The minister stressed that Poland was probably the only country in Europe which could afford to finance a stimulus programme, but decided not to.

"The aim of these highly orthodox (but at the time atypical) measures was to re-establish investor confidence in the country, at a time when central and eastern Europe was (wrongly, as it turned out) viewed as highly crisis-prone," Rostowski explains.

He adds that throughout the crisis, Poland continued with its multi-year deregulation drive: privatising remaining state-owned companies, simplifying tax laws, cutting tax rates and reducing bureaucratic hurdles to business.

"Instead of a stimulus package, it enacted an effective savings programme, as well as implementing several key structural reforms. That is the 'secret' of Poland's success," its finance minister concludes.

Background: 

Central and East European countries have been pressing for speedier accession to the euro zone in order to hasten their economic recovery.
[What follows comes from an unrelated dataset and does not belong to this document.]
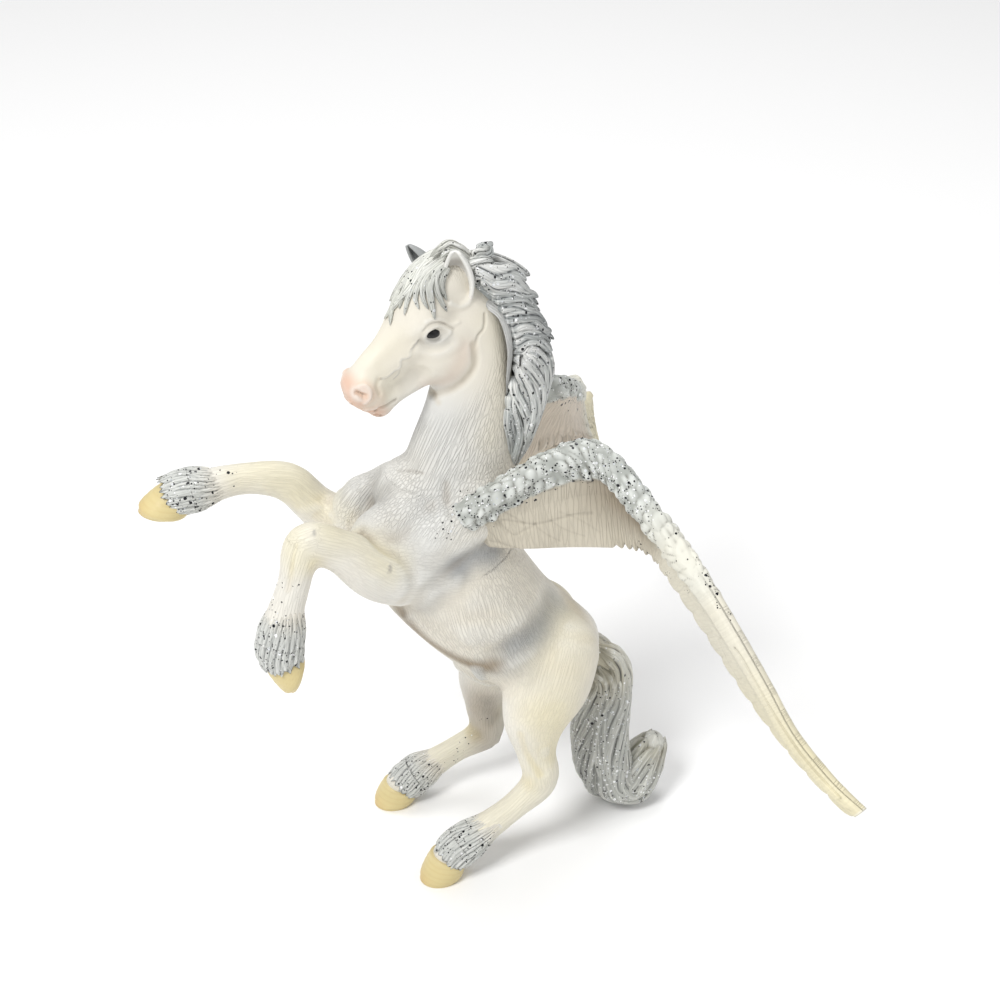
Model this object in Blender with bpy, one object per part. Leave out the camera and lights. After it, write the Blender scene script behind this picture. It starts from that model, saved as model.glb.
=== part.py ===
"""Rearing winged horse figurine, one solid moulding of painted plastic.

Metres, +Z up. The horse faces -X and its left side is -Y. It stands on both hind hooves and on the
curl of its tail, and the origin is on the floor under the middle of its outline.
"""
import bpy
import numpy as np

# Overall make
SKIN_VOXEL = 0.0009          # grid that fuses the sculpted forms into one skin
SKIN_SMOOTHING = 10          # passes that soften the joins between forms
FACE_BUDGET = 11500          # triangles kept on the finished skin
RING_POINTS = 28             # points around each form
RINGS_PER_SPAN = 7           # rings between two stations of a form
WING_RINGS_PER_SPAN = 14     # rings between two stations of a wing
CAP_ANGLES = (75.0, 50.0, 25.0)  # degrees at which the rings of a rounded end lie
FLOOR_CUT_HALF = 0.2         # half size of the block that levels the soles, and its depth
FLOOR_CUT_DEPTH = 0.05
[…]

Poland in particular (EurActiv 01/03/09) but also Bulgaria (EurActiv 09/03/09) say they do not need bailouts, but rather admission to the Exchange Rate Mechanism (ERM II), the eurozone waiting room, to resolve their problems. 

However, the EU has been reluctant to offer special conditions for joining the single currency, and has preferred to deal with its crisis-hit new members on a case-by-case basis. 

Since the bloc's 2004 enlargement, Slovenia, Cyprus, Malta and Slovakia have joined the euro zone. On 1 January 2009, Slovakia became the sixteenth country to adopt the EU's single currency (EurActiv 05/01/09).